A ambiguidade interpessoal começa aí, pois se eu não consigo ter o controle do que as pessoas pensarão sobre mim, e eu estou constantemente interagindo com elas, e percebendo ora sim ora não atitudes implícita a explicitamente negativas, o meu sistema de defesa ficará muito mais alerta do que ficaria em um ambiente menos hostil. E quando a sua mente também é um ambiente hostil, então a situação é muito provável que piorará de maneira significativa.
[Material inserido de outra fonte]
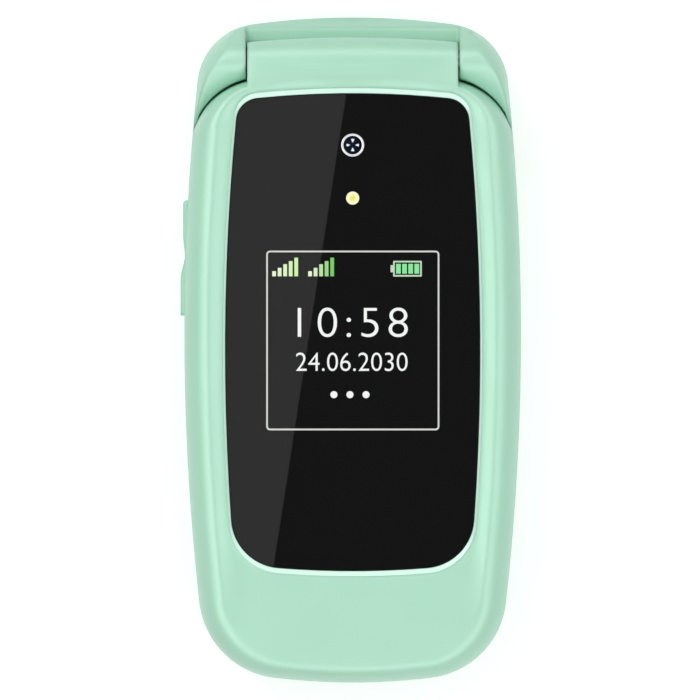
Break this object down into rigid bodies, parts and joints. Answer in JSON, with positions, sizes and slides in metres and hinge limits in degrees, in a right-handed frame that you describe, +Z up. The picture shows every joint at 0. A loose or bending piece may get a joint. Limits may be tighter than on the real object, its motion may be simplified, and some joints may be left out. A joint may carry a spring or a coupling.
{
  "type": "flip phone",
  "caption": "Mint green clamshell phone, closed, with a dark outer window, a round camera over it and a keypad inside.",
  "frame": {"origin": "middle of the flat rear face that the closed phone lies on", "axes": "+X to the right seen from above, +Y towards the hinge end, +Z up through the lid"},
  "size_m": [0.0534, 0.1042, 0.0201],
  "materials": {
    "mint_plastic": "satin",
    "inner_mint": "satin",
    "window_black": "polished",
    "screen_black": "polished",
    "ring_silver": "polished",
    "lens_glass": "polished",
    "black_plastic": "matt",
    "flash_yellow": "translucent",
    "key_mint": "satin",
    "key_metal": "satin silver",
    "board_green": "solder mask",
    "steel": "satin",
    "screw_steel": "black oxide",
    "rubber_grey": "matt",
    "silicone": "matt",
    "battery_wrap": "matt",
    "gold": "plated",
    "polyester": "clear foil"
  },
  "bodies": {
    "base": {"keypad_shell": "mint_plastic", "rear_shell": "mint_plastic", "main_board": "board_green", "shield_can": "steel", "battery": "battery_wrap", "battery_contacts": "gold", "card_sockets": "steel", "loudspeaker": "black_plastic", "microphone": "steel", "antenna": "black_plastic", "usb_socket": "steel", "headphone_jack": "black_plastic", "case_screws": "screw_steel", "dome_foil": "polyester", "keypad_mat": "silicone", "rocker_switches": "steel", "hinge_shaft": "steel", "hinge_bush": "black_plastic"},
    "lid": {"lid_outer_shell": "mint_plastic", "lid_inner_shell": "inner_mint", "outer_window": "window_black", "outer_display": "screen_black", "camera_ring": "ring_silver", "camera_lens": "lens_glass", "camera_module": "black_plastic", "flash_led": "flash_yellow", "inner_window": "window_black", "main_display": "screen_black", "lid_board": "board_green", "earpiece_mesh": "screw_steel", "earpiece_speaker": "black_plastic", "vibration_motor": "steel", "closing_magnet": "steel", "lid_bumpers": "rubber_grey", "lid_screws": "screw_steel", "screw_caps": "rubber_grey", "hinge_cartridge": "steel"},
    "key_1": {"key_1": "key_mint"},
    "key_2": {"key_2": "key_mint"},
    "key_3": {"key_3": "key_mint"},
    "key_4": {"key_4": "key_mint"},
    "key_5": {"key_5": "key_mint"},
    "key_6": {"key_6": "key_mint"},
    "key_7": {"key_7": "key_mint"},
    "key_8": {"key_8": "key_mint"},
    "key_9": {"key_9": "key_mint"},
    "key_star": {"key_star": "key_mint"},
    "key_0": {"key_0": "key_mint"},
    "key_hash": {"key_hash": "key_mint"},
    "key_soft_left": {"key_soft_left": "key_mint"},
    "key_soft_right": {"key_soft_right": "key_mint"},
    "key_call": {"key_call": "key_mint"},
    "key_end": {"key_end": "key_mint"},
    "key_ok": {"key_ok": "key_metal"},
    "nav_pad": {"nav_pad": "silicone"},
    "nav_ring": {"nav_ring": "key_metal"},
    "volume_rocker": {"volume_rocker": "mint_plastic"},
    "battery_cover": {"battery_cover": "mint_plastic"}
  },
  "joints": [
    {"name": "lid_hinge", "type": "hinge", "parent": "base", "child": "lid", "pos_m": [0, 0.04545, 0.01625], "axis": [-1, 0, 0], "range_deg": [0, 155]},
    {"name": "key_1_press", "type": "slide", "parent": "base", "child": "key_1", "axis": [0, 0, -1], "range_m": [0, 0.0004], "stiffness_N_per_m": 2000, "springref_m": -0.0001},
    {"name": "key_2_press", "type": "slide", "parent": "base", "child": "key_2", "axis": [0, 0, -1], "range_m": [0, 0.0004], "stiffness_N_per_m": 2000, "springref_m": -0.0001},
    {"name": "key_3_press", "type": "slide", "parent": "base", "child": "key_3", "axis": [0, 0, -1], "range_m": [0, 0.0004], "stiffness_N_per_m": 2000, "springref_m": -0.0001},
    {"name": "key_4_press", "type": "slide", "parent": "base", "child": "key_4", "axis": [0, 0, -1], "range_m": [0, 0.0004], "stiffness_N_per_m": 2000, "springref_m": -0.0001},
    {"name": "key_5_press", "type": "slide", "parent": "base", "child": "key_5", "axis": [0, 0, -1], "range_m": [0, 0.0004], "stiffness_N_per_m": 2000, "springref_m": -0.0001},
    {"name": "key_6_press", "type": "slide", "parent": "base", "child": "key_6", "axis": [0, 0, -1], "range_m": [0, 0.0004], "stiffness_N_per_m": 2000, "springref_m": -0.0001},
    {"name": "key_7_press", "type": "slide", "parent": "base", "child": "key_7", "axis": [0, 0, -1], "range_m": [0, 0.0004], "stiffness_N_per_m": 2000, "springref_m": -0.0001},
    {"name": "key_8_press", "type": "slide", "parent": "base", "child": "key_8", "axis": [0, 0, -1], "range_m": [0, 0.0004], "stiffness_N_per_m": 2000, "springref_m": -0.0001},
    {"name": "key_9_press", "type": "slide", "parent": "base", "child": "key_9", "axis": [0, 0, -1], "range_m": [0, 0.0004], "stiffness_N_per_m": 2000, "springref_m": -0.0001},
    {"name": "key_star_press", "type": "slide", "parent": "base", "child": "key_star", "axis": [0, 0, -1], "range_m": [0, 0.0004], "stiffness_N_per_m": 2000, "springref_m": -0.0001},
    {"name": "key_0_press", "type": "slide", "parent": "base", "child": "key_0", "axis": [0, 0, -1], "range_m": [0, 0.0004], "stiffness_N_per_m": 2000, "springref_m": -0.0001},
    {"name": "key_hash_press", "type": "slide", "parent": "base", "child": "key_hash", "axis": [0, 0, -1], "range_m": [0, 0.0004], "stiffness_N_per_m": 2000, "springref_m": -0.0001},
    {"name": "key_soft_left_press", "type": "slide", "parent": "base", "child": "key_soft_left", "axis": [0, 0, -1], "range_m": [0, 0.0004], "stiffness_N_per_m": 2000, "springref_m": -0.0001},
    {"name": "key_soft_right_press", "type": "slide", "parent": "base", "child": "key_soft_right", "axis": [0, 0, -1], "range_m": [0, 0.0004], "stiffness_N_per_m": 2000, "springref_m": -0.0001},
    {"name": "key_call_press", "type": "slide", "parent": "base", "child": "key_call", "axis": [0, 0, -1], "range_m": [0, 0.0004], "stiffness_N_per_m": 2000, "springref_m": -0.0001},
    {"name": "key_end_press", "type": "slide", "parent": "base", "child": "key_end", "axis": [0, 0, -1], "range_m": [0, 0.0004], "stiffness_N_per_m": 2000, "springref_m": -0.0001},
    {"name": "key_ok_press", "type": "slide", "parent": "base", "child": "key_ok", "axis": [0, 0, -1], "range_m": [0, 0.0004], "stiffness_N_per_m": 2000, "springref_m": -0.0001},
    {"name": "nav_up_down", "type": "hinge", "parent": "base", "child": "nav_pad", "pos_m": [0, 0.02675, 0.00885], "axis": [1, 0, 0], "range_deg": [-1, 1], "stiffness_Nm_per_rad": 0.5},
    {"name": "nav_left_right", "type": "hinge", "parent": "nav_pad", "child": "nav_ring", "pos_m": [0, 0.02675, 0.00995], "axis": [0, 1, 0], "range_deg": [-1, 1], "stiffness_Nm_per_rad": 0.5},
    {"name": "volume_rock", "type": "hinge", "parent": "base", "child": "volume_rocker", "pos_m": [-0.02418, 0.01445, 0.0094], "axis": [0, 0, 1], "range_deg": [-1, 1], "stiffness_Nm_per_rad": 0.3},
    {"name": "cover_slide", "type": "slide", "parent": "base", "child": "battery_cover", "axis": [0, -1, 0], "range_m": [0, 0.01]}
  ]
}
Outro traço complementar de uma mente pré a paranoica é a super-análise que a mesma usualmente faz quando exposta a estímulos de natureza mentalista, por exemplo, quando você está passeando pela rua e algumas pessoas riem em sua direção, e você passa a se questionar se aquela atitude, foi dirigida diretamente à sua pessoa, do porquê que estavam rindo em sua direção, se eles sabem que você, ''tem' baixa autoestima, ou se sabe que está escondendo da maioria que é homossexual ou que é atrapalhado, enfim... Esta insegurança causada por uma interpretação inicial ambígua de certo estímulo mentalista tende a se desdobrar na paranoia, que poderá ser prevalentemente irracional ou racional. Você pode estar desconfiando bizarramente que o seu vizinho está querendo te matar, por razões bizarramente fabricadas em sua mente, via apofenia ou padrões equivocados. E de fato, a partir de uma narrativa factualmente coerente, ele pode estar querendo te matar.
As pessoas que são mais cognitivamente mentalistas, tendem a ser mais auto-centradas e portanto a maneira com que abordam o mundo tende a ser igualmente mais centrado em si mesmas.
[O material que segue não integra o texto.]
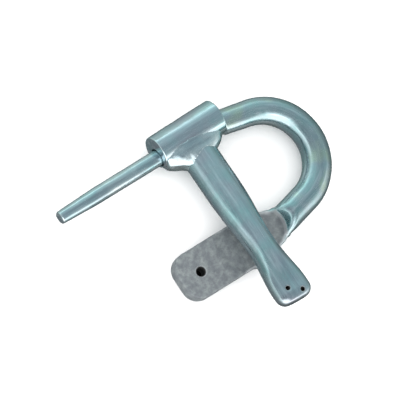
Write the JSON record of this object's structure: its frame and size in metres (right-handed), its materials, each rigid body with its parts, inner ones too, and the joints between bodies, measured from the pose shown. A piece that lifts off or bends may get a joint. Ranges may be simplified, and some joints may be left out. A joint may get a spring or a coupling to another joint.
{
  "type": "trailer coupler lock",
  "caption": "Coupler lock of plated steel: a forged ring bar with a flat drilled tang, a tapered lock pin, and a welded T-handle whose sleeve turns and slides on the pin.",
  "frame": {"origin": "on the lock pin's axis, where the pin's working length begins, just beyond the handle sleeve's free end", "axes": "+X along the pin to its tip, +Y from the pin to the flat tang, +Z square to the plane of the ring, away from the ground it lies on"},
  "size_m": [0.1768, 0.1343, 0.0333],
  "materials": {
    "forged_bar": "bright zinc on the round bar, dull grey forged flat",
    "turned_pin": "bright zinc plate over a turned surface",
    "handle_steel": "bright zinc plate with a blue-green tint",
    "weld_bead": "plated weld metal, softly rippled"
  },
  "bodies": {
    "ring_bar": {"u_bar": "forged_bar"},
    "pin": {"lock_pin": "turned_pin"},
    "t_handle": {"handle_sleeve": "handle_steel", "handle_tube": "handle_steel", "handle_weld": "weld_bead"}
  },
  "joints": [
    {"name": "handle_swing", "type": "hinge", "parent": "ring_bar", "child": "pin", "pos_m": [0, 0, 0], "axis": [1, 0, 0], "range_deg": [0, 327]},
    {"name": "handle_slide", "type": "slide", "parent": "pin", "child": "t_handle", "axis": [1, 0, 0], "range_m": [0, 0.126]}
  ]
}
Por outro lado os autistas e adjacentes (espectro neurotípico do autismo ou similar ao autismo), apesar de também padecerem de comorbidades ou quadros sintomatológicos que se relacionam com o espectro hiper-mentalista/de intencionalidade interpessoal ou psicótico, também serão mais propensos a buscarem sanar ou dar ordem à ambiguidades impessoais, que geralmente se relacionam com ''coisas'', 'fenômenos' ou ''não-seres''. É a partir daí que nasce a ciência, a filosofia, enfim, a tudo aquilo que o ser humano já criou e que se expresse como ''ordenamento consciente da realidade''.
Todos nós temos ou apresentamos esta tendência de dar ordem á (suposta) desordem que se consiste a realidade (e que já falei que apesar da existência da desordem e mesmo do caos, a realidade é claramente lógica, do contrário, a vida sequer seria possível pois necessita de estabilidade ou de ordenamento/funcionamento, ainda que sem sentido conhecido, a realidade e a vida ''funcionam''/se sustentam/podem e geralmente se estabilizam, superficialmente falando). O que ''nos diferencia'' em relação à hiper-mentalistas e hiper-mecanicistas é o grau de intensidade, tanto para a tolerância para ambiguidades/desordem interpessoal quanto para tolerância para ambiguidades/desordem impessoais.
E é relativamente mais fácil encontrar padrões nas coisas do que nas pessoas, que costumam ser auto-confundíveis por excelência.
O hiper-mentalista não-psicótico ou pré-psicótico ao psicótico tende a buscar pela ordem nas relações interpessoais com as quais interage, geralmente sem sucesso.
o hiper-mecanicista não-autista ou pré-autista ao autista tende a buscar pela ordem nas relações impessoais e/ou coisas e muitas vezes terá maior sucesso mediante a presença de leis da física relativamente simples, a priore.